Writing letters is a lost art. These exercises are designed to help you clarify the power dynamics and meaningful connections that are central to your stories, in real life and in your fiction writing.
Real-Life Situations:
- Write a series of letters to your future self, and stash them somewhere to be opened in a few years, to see your progress over the course of your journey- like a time capsule.
- Write a thank-you letter to your parents or another family member as part of your forgiveness process, expressing gratitude for the positive aspects of your relationship, without mentioning the wrongdoing. Just the good side of things.
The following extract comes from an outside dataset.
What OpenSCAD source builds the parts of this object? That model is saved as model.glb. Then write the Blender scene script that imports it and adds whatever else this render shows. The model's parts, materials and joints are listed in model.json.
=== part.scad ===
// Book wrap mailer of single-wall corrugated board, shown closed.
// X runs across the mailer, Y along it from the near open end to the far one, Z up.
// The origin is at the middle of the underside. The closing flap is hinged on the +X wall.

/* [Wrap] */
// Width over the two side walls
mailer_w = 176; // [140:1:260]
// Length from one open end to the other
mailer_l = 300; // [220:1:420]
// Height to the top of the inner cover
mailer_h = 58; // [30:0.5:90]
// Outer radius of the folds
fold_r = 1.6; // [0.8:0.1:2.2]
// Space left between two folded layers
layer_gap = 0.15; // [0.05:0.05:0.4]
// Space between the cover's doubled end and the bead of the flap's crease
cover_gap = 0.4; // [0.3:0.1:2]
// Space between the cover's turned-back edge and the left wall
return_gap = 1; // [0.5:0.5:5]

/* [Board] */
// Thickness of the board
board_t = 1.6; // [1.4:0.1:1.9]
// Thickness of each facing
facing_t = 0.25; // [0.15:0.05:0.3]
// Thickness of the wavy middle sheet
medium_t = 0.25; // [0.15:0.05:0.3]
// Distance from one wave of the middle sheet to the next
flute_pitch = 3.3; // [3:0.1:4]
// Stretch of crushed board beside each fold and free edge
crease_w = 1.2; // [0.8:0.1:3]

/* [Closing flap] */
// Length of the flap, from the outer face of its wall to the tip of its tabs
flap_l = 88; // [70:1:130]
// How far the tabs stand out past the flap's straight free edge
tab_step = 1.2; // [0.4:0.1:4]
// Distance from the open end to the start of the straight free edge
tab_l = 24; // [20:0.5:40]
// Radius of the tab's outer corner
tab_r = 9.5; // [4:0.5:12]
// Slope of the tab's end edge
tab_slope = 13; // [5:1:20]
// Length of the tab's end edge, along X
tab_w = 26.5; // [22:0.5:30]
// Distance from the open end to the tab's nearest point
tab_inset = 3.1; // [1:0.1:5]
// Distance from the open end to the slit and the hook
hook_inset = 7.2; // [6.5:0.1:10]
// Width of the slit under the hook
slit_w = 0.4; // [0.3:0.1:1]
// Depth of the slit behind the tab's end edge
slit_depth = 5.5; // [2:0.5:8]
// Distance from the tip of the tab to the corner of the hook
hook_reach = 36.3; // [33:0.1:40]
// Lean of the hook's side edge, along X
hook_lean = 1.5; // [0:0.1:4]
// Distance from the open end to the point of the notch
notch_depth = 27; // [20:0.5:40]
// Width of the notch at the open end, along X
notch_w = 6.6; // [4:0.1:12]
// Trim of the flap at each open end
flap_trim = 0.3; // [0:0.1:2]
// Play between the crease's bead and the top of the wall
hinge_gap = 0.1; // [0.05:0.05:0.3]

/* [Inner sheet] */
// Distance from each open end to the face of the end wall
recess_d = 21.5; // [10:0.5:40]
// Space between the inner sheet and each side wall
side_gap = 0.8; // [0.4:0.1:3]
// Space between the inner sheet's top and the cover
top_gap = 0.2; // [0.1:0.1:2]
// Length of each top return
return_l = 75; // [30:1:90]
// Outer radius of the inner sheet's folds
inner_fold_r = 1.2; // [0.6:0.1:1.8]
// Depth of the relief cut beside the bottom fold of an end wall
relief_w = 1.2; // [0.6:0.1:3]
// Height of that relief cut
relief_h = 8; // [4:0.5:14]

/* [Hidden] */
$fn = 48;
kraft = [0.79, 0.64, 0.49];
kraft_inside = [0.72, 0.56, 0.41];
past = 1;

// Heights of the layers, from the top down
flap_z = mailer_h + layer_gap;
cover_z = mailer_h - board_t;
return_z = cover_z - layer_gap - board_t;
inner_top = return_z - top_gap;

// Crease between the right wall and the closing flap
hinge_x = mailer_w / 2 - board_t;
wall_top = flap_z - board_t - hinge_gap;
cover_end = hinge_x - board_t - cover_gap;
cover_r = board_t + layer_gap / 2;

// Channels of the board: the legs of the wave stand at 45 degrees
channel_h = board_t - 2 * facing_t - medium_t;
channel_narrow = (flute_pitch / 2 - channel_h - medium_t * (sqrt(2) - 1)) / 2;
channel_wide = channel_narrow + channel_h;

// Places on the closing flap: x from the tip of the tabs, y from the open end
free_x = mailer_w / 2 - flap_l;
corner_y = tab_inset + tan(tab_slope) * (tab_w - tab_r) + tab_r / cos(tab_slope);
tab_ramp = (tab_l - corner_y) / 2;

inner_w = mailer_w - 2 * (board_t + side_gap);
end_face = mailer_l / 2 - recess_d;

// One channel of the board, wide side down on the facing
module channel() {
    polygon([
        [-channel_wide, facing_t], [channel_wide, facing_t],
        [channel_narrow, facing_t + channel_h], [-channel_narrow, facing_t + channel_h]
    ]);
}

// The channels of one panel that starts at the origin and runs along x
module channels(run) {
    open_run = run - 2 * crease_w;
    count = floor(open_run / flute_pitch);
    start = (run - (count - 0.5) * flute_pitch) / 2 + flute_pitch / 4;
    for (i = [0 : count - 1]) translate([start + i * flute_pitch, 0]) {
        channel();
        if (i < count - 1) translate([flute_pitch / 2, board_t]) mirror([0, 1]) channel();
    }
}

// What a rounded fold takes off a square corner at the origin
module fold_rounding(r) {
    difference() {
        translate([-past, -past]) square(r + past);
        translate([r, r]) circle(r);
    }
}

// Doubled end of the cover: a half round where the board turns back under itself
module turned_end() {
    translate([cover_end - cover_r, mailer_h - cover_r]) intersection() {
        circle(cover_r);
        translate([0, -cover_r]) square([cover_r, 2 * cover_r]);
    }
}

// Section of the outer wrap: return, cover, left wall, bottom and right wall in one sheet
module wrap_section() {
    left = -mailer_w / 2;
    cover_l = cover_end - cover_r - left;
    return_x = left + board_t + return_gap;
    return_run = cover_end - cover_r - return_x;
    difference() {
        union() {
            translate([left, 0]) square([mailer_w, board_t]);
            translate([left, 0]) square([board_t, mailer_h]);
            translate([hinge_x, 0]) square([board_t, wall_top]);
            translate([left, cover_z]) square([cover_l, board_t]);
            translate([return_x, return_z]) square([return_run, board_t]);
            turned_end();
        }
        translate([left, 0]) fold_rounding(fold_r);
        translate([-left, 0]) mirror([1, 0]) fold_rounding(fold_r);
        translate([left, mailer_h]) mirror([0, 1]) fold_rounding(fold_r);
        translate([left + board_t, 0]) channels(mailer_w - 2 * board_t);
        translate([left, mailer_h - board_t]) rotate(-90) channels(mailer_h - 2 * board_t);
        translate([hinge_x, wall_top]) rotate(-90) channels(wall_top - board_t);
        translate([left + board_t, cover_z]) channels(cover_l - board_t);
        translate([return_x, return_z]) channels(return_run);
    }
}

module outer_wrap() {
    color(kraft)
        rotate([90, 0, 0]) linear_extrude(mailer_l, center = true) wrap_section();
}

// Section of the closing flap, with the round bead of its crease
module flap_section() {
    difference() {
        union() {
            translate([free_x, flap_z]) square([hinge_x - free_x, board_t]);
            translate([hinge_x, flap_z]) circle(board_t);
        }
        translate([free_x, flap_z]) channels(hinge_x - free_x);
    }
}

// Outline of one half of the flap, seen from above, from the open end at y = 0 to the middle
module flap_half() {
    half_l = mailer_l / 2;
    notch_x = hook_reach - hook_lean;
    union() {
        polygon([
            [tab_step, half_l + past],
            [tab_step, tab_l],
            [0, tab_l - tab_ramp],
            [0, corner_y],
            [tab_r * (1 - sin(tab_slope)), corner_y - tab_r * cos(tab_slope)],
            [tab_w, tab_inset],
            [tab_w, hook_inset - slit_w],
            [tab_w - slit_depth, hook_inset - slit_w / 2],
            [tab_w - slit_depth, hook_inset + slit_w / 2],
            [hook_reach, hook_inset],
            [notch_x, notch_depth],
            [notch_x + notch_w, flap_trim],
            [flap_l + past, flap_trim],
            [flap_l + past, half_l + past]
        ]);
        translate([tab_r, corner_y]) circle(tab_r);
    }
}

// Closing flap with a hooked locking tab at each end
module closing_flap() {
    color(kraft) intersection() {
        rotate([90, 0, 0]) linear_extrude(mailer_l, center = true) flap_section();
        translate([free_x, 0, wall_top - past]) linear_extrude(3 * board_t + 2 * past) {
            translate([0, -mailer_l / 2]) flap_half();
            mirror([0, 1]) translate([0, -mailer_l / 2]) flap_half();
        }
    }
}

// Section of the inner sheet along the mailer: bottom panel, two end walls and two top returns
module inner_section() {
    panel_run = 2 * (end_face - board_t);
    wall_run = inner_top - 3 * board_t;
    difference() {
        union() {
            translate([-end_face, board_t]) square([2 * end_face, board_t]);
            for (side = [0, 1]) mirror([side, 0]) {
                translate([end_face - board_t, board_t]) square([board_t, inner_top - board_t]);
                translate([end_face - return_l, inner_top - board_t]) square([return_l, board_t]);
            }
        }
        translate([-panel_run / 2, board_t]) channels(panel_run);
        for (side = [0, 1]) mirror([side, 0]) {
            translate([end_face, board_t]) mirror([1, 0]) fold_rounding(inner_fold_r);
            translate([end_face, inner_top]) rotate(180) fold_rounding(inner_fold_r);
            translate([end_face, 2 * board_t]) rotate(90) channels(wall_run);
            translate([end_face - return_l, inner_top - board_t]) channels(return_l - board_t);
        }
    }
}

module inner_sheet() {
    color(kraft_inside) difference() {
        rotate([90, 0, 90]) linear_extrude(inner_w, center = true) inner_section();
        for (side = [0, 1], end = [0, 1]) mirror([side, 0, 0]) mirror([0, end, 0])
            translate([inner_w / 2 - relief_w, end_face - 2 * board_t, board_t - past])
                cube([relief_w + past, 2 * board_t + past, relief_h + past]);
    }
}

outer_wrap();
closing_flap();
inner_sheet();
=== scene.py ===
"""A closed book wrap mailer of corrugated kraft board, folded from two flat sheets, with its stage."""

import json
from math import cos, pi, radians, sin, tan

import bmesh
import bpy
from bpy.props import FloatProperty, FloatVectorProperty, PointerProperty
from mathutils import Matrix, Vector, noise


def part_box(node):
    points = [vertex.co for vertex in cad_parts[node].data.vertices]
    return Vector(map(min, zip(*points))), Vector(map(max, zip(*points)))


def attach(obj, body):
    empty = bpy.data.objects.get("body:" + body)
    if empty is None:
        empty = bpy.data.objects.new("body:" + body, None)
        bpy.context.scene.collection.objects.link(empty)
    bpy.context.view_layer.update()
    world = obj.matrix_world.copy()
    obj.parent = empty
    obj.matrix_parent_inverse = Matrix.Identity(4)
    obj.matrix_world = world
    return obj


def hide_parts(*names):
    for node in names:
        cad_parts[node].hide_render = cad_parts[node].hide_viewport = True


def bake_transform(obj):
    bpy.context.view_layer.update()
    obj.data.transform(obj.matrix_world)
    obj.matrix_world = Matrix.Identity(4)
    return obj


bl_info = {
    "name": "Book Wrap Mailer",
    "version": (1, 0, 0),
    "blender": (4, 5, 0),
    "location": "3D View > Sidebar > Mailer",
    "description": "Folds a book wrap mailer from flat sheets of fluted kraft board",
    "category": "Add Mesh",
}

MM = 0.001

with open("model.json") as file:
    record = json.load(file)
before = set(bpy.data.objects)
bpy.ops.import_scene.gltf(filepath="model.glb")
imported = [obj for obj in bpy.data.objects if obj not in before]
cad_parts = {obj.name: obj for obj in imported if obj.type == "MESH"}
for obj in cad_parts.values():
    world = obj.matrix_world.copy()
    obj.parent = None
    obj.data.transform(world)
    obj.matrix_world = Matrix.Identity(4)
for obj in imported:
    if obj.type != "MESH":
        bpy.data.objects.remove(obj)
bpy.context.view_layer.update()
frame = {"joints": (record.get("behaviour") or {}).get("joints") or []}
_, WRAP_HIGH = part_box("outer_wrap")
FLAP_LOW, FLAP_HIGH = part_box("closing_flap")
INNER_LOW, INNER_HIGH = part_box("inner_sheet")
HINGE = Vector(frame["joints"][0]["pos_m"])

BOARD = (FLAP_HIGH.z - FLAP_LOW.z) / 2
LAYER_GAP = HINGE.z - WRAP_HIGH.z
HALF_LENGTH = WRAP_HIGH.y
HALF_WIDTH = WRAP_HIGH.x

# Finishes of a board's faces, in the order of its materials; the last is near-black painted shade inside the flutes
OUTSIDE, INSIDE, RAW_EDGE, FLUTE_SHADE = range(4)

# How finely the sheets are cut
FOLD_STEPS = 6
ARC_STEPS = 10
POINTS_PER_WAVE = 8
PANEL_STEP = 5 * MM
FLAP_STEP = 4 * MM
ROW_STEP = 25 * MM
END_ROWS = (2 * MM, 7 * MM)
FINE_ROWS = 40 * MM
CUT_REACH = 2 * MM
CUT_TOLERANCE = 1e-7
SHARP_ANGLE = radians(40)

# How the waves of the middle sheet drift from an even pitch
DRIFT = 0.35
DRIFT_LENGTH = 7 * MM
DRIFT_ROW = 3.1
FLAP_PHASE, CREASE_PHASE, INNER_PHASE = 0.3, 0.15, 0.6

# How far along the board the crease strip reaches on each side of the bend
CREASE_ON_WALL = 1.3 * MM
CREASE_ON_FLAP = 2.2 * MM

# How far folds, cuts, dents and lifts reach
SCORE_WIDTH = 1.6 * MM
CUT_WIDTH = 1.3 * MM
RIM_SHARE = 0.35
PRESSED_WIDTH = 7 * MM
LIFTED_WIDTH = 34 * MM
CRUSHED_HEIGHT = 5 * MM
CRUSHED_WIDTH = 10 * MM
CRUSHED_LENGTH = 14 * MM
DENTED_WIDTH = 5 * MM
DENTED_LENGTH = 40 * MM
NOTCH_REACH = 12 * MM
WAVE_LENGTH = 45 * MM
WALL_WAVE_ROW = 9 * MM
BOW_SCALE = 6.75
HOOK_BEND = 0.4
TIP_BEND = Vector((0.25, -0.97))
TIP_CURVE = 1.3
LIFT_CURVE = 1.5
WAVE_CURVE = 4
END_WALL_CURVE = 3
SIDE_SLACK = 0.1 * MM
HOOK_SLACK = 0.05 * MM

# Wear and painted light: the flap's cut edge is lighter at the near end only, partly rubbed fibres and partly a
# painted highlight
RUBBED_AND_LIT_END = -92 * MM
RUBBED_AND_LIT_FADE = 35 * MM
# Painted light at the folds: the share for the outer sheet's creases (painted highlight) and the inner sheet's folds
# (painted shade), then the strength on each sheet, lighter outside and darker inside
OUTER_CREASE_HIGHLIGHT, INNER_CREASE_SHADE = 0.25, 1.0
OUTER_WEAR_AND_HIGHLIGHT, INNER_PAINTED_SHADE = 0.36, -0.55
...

- Write a letter to an unresolved injustice. Document what happened to you and vent about it. Once the initial steam is released, try to write the same situation from the other person’s perspective or through a lens of universal human imperfection. This activates your deep capacity for sympathy and willingness to forgive. End the letter with a definitive sentence stating that you are choosing to release the hold this event has on your present energy. Why it’s Healing: It provides an outlet for your powerful emotions without the impulsive overreaction, allowing your calm and composed nature to take over and restoring your belief that most people are fundamentally worthwhile.
For Fiction Writers
- Write letters from one fictional character to another, imagining how their relationship might be and what intimate things they’d say to each other in private.
- The Letter of Unsent Intent (for fiction writers): The goal is to uncover your main character’s true, often subconscious, motivations, core conflicts, and the permeable (or rigid) boundaries that define their relationships in the novel. Write a letter in the voice of your character admitting something they crave very deeply that they can’t say aloud. Add it to your creative writing binder and refer to it as you write their story.